[BEGIN Source data]

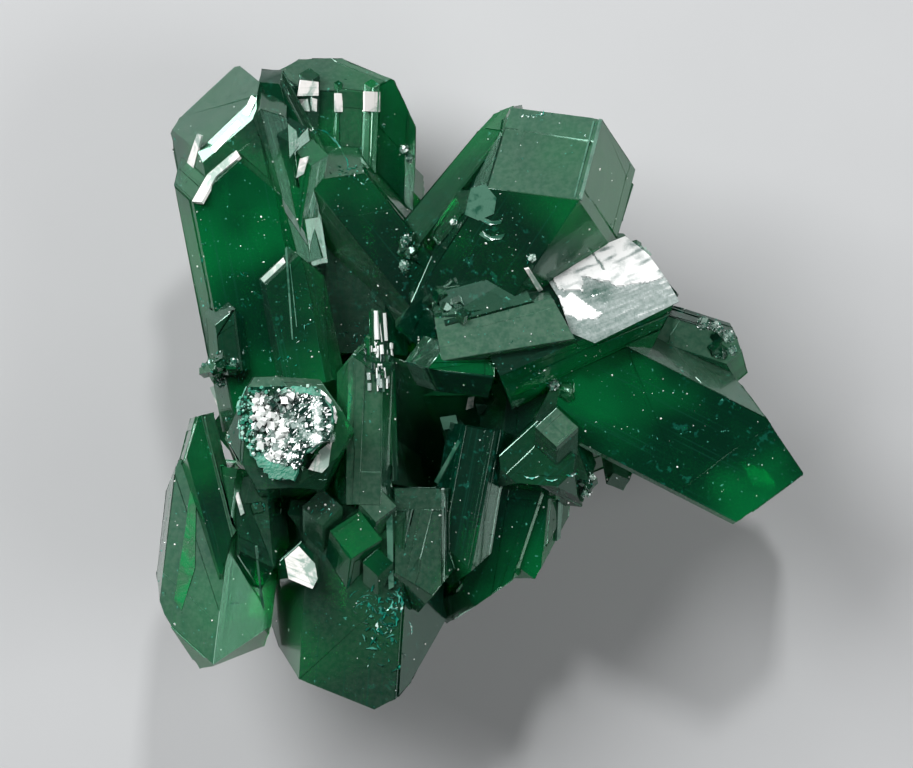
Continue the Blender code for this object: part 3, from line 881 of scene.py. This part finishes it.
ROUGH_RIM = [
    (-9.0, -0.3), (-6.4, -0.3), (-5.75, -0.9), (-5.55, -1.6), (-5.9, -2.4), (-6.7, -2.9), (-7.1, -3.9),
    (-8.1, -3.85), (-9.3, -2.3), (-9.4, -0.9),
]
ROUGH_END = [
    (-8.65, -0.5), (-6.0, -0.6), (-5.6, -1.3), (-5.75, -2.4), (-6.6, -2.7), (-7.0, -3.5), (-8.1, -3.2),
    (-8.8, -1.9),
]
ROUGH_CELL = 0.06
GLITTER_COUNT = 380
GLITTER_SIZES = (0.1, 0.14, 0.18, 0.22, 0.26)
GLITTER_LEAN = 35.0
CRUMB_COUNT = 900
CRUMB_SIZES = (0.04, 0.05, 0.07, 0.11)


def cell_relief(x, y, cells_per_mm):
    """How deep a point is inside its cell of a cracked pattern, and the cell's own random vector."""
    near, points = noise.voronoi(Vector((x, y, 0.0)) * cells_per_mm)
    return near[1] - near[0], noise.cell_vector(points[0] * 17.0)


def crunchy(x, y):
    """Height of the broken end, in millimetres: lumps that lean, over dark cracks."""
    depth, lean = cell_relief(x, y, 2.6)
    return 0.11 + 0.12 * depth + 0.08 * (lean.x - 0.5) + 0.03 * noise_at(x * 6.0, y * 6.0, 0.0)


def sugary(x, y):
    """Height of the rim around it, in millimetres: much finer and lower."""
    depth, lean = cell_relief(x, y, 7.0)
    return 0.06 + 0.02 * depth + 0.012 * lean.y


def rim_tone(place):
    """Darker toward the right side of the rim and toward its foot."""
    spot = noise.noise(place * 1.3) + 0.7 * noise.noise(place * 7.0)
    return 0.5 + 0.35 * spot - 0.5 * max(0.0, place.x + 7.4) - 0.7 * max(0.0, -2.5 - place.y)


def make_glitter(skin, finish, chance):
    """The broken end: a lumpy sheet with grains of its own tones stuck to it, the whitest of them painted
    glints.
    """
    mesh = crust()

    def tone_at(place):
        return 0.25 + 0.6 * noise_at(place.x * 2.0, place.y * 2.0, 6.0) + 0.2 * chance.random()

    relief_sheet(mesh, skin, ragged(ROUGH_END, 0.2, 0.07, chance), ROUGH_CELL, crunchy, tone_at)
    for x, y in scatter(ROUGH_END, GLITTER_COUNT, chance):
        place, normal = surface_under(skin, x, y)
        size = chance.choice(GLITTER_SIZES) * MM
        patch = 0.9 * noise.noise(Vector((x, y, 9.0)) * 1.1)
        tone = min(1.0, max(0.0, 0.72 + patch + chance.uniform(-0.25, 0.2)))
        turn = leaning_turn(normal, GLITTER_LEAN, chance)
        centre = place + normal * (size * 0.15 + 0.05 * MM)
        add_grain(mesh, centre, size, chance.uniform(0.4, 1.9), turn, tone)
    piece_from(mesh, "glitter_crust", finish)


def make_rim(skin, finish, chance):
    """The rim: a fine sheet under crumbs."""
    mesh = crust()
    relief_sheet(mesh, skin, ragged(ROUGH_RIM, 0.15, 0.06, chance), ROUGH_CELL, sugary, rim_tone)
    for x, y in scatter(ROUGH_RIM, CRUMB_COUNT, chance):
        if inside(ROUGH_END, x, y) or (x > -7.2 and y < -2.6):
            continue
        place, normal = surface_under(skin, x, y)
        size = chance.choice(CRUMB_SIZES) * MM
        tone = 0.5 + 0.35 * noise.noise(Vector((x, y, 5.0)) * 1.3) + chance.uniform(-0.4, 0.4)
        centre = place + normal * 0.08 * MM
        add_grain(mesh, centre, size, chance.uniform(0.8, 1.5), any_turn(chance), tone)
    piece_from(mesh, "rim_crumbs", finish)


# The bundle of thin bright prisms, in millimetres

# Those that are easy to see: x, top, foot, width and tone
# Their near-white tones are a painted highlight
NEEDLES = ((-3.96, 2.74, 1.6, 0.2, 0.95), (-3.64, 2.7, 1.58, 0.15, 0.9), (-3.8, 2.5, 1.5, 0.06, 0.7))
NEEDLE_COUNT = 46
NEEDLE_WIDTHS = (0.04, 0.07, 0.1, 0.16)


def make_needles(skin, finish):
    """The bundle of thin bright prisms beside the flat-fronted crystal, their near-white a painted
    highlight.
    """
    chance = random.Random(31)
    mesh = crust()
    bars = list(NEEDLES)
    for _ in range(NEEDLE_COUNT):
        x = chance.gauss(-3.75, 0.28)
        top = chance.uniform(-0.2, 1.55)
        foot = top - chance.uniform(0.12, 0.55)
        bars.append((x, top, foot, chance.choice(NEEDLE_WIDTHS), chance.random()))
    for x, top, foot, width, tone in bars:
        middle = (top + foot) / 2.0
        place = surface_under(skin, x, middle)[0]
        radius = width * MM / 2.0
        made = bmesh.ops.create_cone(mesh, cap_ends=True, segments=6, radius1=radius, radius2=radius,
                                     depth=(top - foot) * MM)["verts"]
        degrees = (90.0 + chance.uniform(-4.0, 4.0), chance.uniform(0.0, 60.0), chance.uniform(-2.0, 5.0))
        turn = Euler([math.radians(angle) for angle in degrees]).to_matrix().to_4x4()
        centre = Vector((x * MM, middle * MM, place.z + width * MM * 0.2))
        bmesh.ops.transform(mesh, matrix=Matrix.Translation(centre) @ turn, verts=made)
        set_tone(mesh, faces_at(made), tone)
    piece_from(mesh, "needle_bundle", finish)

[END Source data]

> Task goal
From the first line above through the line that contains "return 0.11 +", quote each line exactly. Output nothing more.

> Complete response
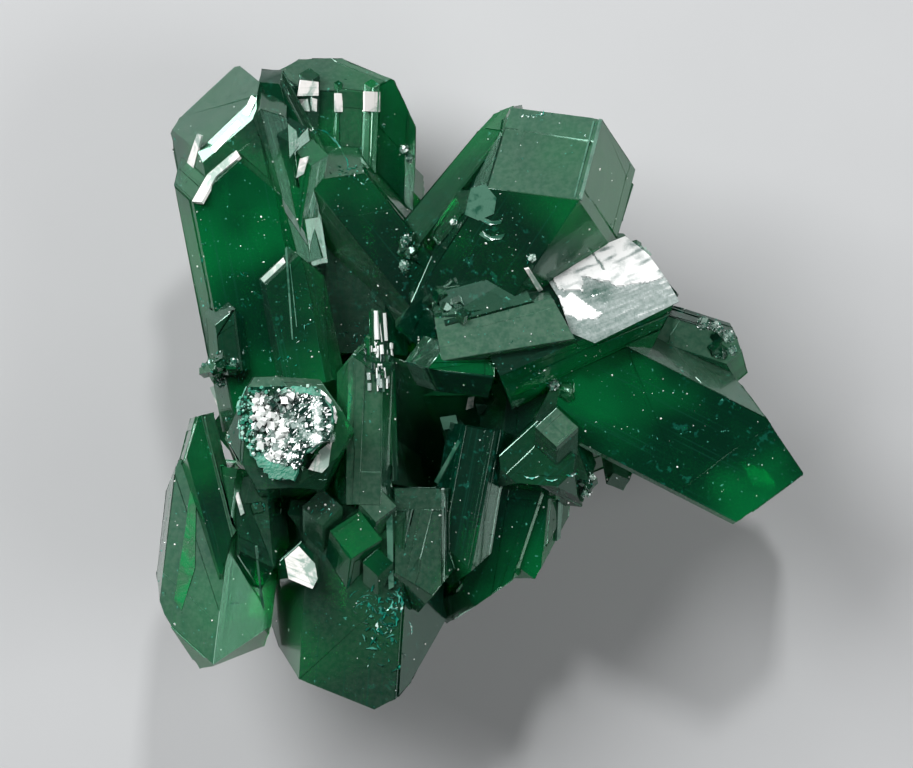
Continue the Blender code for this object: part 3, from line 881 of scene.py. This part finishes it.
ROUGH_RIM = [
    (-9.0, -0.3), (-6.4, -0.3), (-5.75, -0.9), (-5.55, -1.6), (-5.9, -2.4), (-6.7, -2.9), (-7.1, -3.9),
    (-8.1, -3.85), (-9.3, -2.3), (-9.4, -0.9),
]
ROUGH_END = [
    (-8.65, -0.5), (-6.0, -0.6), (-5.6, -1.3), (-5.75, -2.4), (-6.6, -2.7), (-7.0, -3.5), (-8.1, -3.2),
    (-8.8, -1.9),
]
ROUGH_CELL = 0.06
GLITTER_COUNT = 380
GLITTER_SIZES = (0.1, 0.14, 0.18, 0.22, 0.26)
GLITTER_LEAN = 35.0
CRUMB_COUNT = 900
CRUMB_SIZES = (0.04, 0.05, 0.07, 0.11)


def cell_relief(x, y, cells_per_mm):
    """How deep a point is inside its cell of a cracked pattern, and the cell's own random vector."""
    near, points = noise.voronoi(Vector((x, y, 0.0)) * cells_per_mm)
    return near[1] - near[0], noise.cell_vector(points[0] * 17.0)


def crunchy(x, y):
    """Height of the broken end, in millimetres: lumps that lean, over dark cracks."""
    depth, lean = cell_relief(x, y, 2.6)
    return 0.11 + 0.12 * depth + 0.08 * (lean.x - 0.5) + 0.03 * noise_at(x * 6.0, y * 6.0, 0.0)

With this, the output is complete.